## [Information shown]

[START]

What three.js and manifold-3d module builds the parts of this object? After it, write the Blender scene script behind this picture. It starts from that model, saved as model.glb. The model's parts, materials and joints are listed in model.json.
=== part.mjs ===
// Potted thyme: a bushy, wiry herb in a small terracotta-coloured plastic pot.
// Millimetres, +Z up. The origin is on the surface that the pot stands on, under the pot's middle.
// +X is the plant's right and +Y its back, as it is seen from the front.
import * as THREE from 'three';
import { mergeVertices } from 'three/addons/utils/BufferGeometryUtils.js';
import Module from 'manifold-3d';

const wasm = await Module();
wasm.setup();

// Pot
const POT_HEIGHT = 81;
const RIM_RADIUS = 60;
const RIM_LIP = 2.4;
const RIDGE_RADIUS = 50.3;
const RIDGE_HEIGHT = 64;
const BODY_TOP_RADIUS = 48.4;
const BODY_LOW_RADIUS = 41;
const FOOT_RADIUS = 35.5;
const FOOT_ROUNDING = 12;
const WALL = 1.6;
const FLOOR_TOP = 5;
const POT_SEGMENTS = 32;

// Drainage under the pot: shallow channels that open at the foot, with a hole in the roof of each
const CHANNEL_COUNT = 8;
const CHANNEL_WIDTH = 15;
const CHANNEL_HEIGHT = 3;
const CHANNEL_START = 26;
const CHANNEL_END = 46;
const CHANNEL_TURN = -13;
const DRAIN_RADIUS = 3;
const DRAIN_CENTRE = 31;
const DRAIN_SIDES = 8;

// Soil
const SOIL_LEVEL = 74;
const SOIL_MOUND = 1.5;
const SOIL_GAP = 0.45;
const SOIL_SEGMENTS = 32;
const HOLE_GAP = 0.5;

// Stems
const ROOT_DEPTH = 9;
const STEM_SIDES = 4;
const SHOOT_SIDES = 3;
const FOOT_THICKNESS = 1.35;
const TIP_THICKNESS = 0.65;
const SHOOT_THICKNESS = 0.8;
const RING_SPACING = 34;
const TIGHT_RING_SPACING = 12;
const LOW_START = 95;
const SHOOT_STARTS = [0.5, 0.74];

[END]

## [What you should do]
Identify the lines that hold the word "manifold". Copy every one of them.

## [Exercise solution]
What three.js and manifold-3d module builds the parts of this object? After it, write the Blender scene script behind this picture. It starts from that model, saved as model.glb. The model's parts, materials and joints are listed in model.json.
import Module from 'manifold-3d';